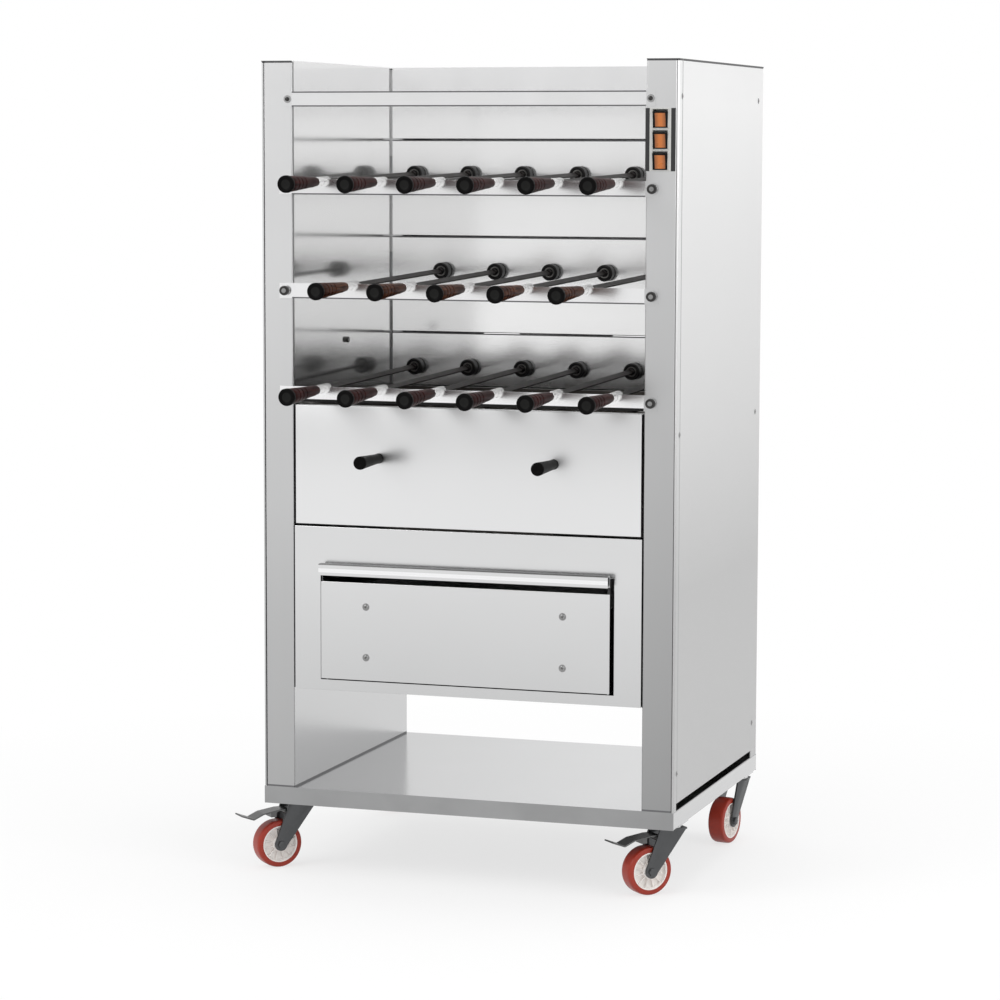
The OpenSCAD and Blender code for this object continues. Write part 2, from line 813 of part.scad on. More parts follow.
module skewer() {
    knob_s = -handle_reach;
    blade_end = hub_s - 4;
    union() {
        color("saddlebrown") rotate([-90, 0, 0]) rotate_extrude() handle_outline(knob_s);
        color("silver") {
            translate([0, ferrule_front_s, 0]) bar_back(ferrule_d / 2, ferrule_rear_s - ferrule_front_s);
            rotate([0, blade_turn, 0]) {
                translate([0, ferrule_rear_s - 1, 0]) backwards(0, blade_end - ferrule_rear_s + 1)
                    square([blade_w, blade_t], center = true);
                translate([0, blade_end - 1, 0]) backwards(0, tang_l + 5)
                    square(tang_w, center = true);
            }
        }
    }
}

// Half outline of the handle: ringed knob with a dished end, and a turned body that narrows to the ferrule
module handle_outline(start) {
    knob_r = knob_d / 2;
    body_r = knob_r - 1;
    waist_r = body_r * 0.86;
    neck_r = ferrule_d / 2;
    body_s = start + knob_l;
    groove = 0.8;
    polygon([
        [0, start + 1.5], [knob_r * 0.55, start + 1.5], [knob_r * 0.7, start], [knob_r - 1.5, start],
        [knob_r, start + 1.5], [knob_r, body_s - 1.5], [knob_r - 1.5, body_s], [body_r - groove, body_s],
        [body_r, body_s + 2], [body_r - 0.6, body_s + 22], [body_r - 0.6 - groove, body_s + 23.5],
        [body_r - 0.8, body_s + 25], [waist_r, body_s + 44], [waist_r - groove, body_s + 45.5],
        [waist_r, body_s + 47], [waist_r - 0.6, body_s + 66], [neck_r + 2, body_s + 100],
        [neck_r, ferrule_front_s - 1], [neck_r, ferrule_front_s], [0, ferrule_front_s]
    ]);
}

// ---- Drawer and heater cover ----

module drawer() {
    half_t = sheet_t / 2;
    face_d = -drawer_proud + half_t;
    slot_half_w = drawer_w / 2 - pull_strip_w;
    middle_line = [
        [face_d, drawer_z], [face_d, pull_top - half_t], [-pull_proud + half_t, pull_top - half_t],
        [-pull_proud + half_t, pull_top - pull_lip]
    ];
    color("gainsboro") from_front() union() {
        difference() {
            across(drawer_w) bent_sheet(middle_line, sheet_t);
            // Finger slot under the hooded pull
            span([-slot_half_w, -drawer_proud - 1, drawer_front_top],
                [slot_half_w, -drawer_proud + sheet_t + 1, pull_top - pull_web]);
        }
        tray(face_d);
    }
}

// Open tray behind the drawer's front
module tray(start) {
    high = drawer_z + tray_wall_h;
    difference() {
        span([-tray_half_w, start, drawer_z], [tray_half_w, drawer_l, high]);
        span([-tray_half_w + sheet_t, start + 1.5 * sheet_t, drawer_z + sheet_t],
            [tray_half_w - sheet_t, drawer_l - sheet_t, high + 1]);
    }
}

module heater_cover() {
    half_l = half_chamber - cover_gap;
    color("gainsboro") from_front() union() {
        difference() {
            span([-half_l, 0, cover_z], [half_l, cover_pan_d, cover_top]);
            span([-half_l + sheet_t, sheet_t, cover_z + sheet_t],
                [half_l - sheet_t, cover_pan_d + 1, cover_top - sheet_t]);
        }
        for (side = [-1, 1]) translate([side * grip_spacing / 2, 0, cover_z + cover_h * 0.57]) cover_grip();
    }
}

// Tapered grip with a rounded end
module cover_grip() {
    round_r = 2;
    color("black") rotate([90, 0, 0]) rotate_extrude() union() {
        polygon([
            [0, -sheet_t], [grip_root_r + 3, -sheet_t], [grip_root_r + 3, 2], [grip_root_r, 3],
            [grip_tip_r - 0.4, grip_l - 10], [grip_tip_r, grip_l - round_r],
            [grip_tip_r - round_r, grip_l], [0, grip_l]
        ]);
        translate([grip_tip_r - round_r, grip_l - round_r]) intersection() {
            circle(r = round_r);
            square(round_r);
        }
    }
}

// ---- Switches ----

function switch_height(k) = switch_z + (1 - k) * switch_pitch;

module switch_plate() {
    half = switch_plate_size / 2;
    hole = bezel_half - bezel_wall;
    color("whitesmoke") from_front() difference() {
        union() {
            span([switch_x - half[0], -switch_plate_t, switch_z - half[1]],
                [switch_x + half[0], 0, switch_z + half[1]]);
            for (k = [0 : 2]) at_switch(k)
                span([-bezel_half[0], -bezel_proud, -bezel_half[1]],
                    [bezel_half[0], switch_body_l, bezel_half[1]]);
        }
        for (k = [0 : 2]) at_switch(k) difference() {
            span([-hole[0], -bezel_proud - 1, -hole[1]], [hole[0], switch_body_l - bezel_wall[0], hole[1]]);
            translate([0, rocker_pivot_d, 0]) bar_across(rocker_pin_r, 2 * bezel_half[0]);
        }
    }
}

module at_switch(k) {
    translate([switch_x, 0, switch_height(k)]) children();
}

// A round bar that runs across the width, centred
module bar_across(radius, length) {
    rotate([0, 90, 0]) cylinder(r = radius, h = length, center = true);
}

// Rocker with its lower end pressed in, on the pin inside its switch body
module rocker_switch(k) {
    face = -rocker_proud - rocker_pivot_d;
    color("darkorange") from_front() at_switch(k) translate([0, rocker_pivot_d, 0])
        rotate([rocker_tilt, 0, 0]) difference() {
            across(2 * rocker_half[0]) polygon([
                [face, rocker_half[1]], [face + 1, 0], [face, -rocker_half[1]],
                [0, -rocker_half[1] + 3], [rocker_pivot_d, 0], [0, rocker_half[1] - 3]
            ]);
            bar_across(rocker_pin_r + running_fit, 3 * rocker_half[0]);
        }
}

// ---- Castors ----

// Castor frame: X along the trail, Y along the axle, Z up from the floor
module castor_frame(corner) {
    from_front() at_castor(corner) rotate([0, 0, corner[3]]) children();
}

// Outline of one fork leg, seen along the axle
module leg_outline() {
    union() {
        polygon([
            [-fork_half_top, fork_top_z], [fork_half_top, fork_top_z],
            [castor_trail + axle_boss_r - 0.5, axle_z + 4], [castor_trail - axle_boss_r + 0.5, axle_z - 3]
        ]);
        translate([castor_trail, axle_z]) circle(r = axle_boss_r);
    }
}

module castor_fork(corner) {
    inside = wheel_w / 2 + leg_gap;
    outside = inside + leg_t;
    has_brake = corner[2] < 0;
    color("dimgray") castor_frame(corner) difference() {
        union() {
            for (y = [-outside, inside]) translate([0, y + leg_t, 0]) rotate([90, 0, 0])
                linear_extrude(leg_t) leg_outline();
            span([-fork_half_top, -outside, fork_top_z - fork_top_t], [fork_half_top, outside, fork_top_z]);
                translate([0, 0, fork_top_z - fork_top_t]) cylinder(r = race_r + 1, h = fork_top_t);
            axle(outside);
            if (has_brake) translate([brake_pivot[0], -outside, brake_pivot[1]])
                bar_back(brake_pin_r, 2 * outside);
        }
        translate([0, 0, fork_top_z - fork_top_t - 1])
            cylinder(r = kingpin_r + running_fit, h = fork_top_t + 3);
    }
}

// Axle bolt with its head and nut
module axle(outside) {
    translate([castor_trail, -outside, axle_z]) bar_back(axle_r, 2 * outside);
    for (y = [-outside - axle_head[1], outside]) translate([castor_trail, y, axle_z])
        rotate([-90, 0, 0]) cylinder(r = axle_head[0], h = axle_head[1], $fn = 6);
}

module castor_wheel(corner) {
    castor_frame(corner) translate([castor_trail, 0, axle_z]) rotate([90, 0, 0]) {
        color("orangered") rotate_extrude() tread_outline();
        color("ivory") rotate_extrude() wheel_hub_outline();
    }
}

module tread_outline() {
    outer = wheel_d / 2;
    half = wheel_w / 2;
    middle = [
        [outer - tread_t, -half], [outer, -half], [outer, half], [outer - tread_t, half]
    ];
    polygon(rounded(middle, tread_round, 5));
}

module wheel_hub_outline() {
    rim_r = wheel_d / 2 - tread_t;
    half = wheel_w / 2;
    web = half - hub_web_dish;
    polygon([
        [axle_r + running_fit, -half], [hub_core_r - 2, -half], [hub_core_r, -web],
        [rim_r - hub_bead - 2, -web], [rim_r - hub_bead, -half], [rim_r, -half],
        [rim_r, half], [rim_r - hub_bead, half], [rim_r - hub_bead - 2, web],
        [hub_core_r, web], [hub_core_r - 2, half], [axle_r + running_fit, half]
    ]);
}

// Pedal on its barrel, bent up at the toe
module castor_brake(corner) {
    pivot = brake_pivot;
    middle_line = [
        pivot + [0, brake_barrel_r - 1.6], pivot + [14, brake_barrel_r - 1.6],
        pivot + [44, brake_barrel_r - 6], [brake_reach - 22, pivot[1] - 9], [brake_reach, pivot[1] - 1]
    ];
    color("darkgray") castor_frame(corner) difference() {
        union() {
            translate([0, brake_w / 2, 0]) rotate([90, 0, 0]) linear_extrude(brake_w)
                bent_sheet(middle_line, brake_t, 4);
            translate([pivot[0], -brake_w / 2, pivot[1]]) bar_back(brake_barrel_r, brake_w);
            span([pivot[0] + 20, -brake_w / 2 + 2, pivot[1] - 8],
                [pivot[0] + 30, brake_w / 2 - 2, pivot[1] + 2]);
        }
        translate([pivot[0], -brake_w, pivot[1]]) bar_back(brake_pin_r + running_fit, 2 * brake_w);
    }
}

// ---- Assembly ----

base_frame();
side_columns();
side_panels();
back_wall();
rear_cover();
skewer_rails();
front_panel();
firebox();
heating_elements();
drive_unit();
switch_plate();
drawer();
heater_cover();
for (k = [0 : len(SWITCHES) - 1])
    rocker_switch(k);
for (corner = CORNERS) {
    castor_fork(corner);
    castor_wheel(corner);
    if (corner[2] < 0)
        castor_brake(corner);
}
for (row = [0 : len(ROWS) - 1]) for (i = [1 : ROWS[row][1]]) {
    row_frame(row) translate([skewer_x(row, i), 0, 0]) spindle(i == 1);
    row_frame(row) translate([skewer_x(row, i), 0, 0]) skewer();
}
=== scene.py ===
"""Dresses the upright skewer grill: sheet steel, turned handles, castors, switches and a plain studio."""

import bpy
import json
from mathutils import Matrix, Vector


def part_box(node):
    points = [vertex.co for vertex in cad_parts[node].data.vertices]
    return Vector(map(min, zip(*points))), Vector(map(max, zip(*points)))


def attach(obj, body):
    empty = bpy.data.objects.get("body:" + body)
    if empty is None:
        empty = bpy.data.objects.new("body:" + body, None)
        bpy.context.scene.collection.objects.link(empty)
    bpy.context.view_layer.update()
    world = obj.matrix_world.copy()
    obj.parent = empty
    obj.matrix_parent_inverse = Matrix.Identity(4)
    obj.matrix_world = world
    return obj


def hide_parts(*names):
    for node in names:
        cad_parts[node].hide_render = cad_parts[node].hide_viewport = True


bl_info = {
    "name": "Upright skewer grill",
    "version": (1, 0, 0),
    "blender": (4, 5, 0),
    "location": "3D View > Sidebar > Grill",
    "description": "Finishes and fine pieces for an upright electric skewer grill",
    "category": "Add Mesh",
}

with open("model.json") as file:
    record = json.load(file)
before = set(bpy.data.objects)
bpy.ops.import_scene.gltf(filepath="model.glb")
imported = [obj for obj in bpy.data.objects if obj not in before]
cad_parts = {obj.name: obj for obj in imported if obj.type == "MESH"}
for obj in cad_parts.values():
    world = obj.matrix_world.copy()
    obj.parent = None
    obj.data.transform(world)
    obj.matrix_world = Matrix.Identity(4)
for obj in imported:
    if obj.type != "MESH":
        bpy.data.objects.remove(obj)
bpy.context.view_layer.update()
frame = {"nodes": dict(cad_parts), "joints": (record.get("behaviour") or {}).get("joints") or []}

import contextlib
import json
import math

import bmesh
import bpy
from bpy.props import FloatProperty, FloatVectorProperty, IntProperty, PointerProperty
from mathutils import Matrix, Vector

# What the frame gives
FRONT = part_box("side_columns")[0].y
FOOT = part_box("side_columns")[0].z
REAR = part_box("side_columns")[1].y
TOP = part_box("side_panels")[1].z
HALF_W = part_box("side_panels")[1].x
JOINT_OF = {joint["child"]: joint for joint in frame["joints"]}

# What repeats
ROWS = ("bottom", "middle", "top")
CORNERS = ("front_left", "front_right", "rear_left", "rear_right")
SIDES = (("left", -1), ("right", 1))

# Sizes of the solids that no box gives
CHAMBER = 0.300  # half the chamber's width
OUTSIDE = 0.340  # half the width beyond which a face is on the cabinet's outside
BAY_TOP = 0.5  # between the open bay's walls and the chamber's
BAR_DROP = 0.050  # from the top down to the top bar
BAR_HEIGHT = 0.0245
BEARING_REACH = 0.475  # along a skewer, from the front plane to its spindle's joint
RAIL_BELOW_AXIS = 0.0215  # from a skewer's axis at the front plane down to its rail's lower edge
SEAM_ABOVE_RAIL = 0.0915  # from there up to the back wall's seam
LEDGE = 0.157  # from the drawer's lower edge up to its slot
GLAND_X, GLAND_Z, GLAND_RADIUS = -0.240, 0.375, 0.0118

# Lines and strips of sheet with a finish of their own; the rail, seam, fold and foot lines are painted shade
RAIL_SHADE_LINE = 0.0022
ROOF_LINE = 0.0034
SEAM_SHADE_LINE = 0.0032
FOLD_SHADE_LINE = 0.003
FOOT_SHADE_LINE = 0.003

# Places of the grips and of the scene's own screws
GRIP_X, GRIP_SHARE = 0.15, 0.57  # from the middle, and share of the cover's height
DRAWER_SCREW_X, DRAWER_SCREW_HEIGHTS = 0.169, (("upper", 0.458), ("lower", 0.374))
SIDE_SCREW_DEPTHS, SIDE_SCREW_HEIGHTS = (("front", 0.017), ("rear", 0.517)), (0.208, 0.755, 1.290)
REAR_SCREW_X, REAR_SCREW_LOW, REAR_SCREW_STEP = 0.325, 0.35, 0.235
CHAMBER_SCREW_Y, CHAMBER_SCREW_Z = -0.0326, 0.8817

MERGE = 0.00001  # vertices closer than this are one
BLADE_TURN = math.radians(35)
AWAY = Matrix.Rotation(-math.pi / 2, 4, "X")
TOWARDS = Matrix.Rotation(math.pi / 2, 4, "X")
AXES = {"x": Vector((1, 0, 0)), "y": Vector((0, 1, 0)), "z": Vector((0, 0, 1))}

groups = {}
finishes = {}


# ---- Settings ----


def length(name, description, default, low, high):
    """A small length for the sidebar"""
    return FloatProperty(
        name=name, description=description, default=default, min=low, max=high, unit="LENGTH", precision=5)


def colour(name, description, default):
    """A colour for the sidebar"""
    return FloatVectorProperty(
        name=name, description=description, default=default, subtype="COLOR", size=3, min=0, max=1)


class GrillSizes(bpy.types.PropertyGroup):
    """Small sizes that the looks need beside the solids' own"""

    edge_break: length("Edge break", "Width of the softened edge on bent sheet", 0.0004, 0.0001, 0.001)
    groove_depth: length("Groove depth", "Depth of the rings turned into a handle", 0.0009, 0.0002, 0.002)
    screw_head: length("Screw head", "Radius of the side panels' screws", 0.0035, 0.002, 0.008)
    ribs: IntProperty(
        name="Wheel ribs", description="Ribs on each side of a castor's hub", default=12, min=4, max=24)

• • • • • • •

→ Problem:
Print only the lines from the top of the data above down to the line holding "---- Drawer and", inclusive.

→ The output:
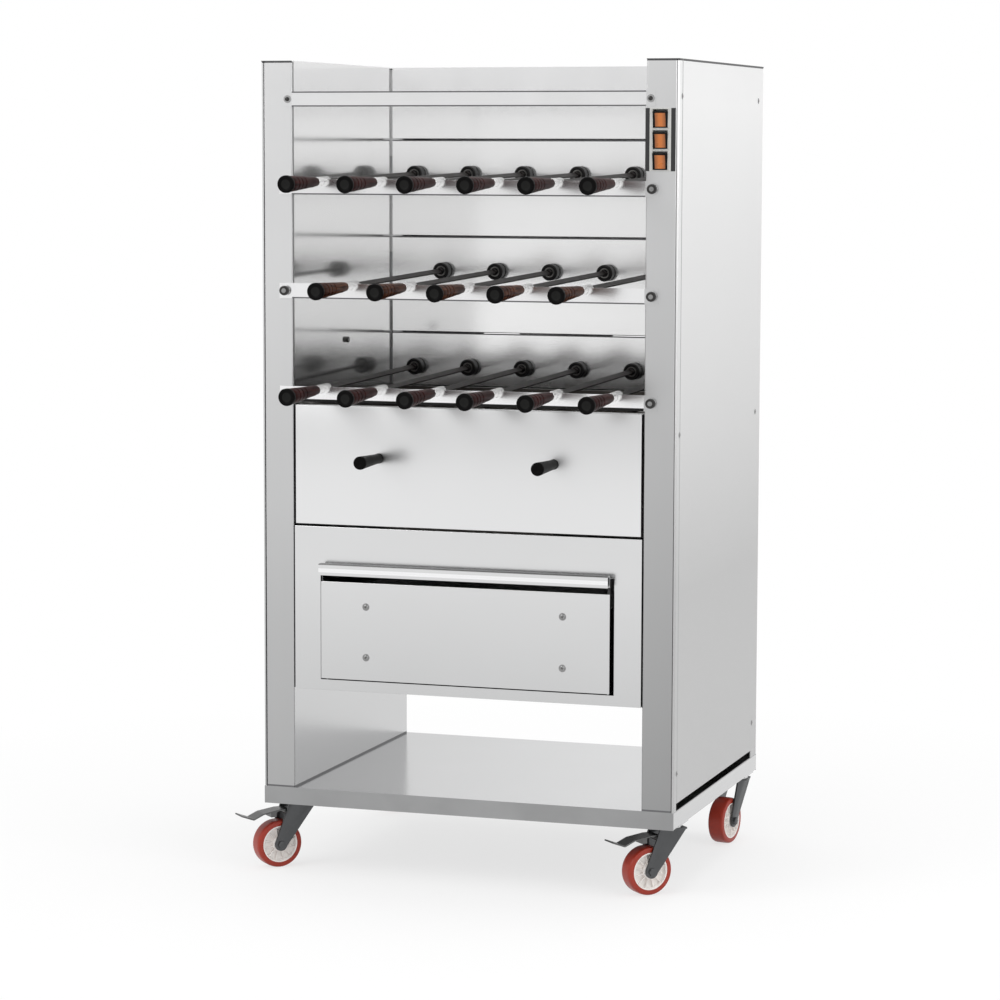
The OpenSCAD and Blender code for this object continues. Write part 2, from line 813 of part.scad on. More parts follow.
module skewer() {
    knob_s = -handle_reach;
    blade_end = hub_s - 4;
    union() {
        color("saddlebrown") rotate([-90, 0, 0]) rotate_extrude() handle_outline(knob_s);
        color("silver") {
            translate([0, ferrule_front_s, 0]) bar_back(ferrule_d / 2, ferrule_rear_s - ferrule_front_s);
            rotate([0, blade_turn, 0]) {
                translate([0, ferrule_rear_s - 1, 0]) backwards(0, blade_end - ferrule_rear_s + 1)
                    square([blade_w, blade_t], center = true);
                translate([0, blade_end - 1, 0]) backwards(0, tang_l + 5)
                    square(tang_w, center = true);
            }
        }
    }
}

// Half outline of the handle: ringed knob with a dished end, and a turned body that narrows to the ferrule
module handle_outline(start) {
    knob_r = knob_d / 2;
    body_r = knob_r - 1;
    waist_r = body_r * 0.86;
    neck_r = ferrule_d / 2;
    body_s = start + knob_l;
    groove = 0.8;
    polygon([
        [0, start + 1.5], [knob_r * 0.55, start + 1.5], [knob_r * 0.7, start], [knob_r - 1.5, start],
        [knob_r, start + 1.5], [knob_r, body_s - 1.5], [knob_r - 1.5, body_s], [body_r - groove, body_s],
        [body_r, body_s + 2], [body_r - 0.6, body_s + 22], [body_r - 0.6 - groove, body_s + 23.5],
        [body_r - 0.8, body_s + 25], [waist_r, body_s + 44], [waist_r - groove, body_s + 45.5],
        [waist_r, body_s + 47], [waist_r - 0.6, body_s + 66], [neck_r + 2, body_s + 100],
        [neck_r, ferrule_front_s - 1], [neck_r, ferrule_front_s], [0, ferrule_front_s]
    ]);
}

// ---- Drawer and heater cover ----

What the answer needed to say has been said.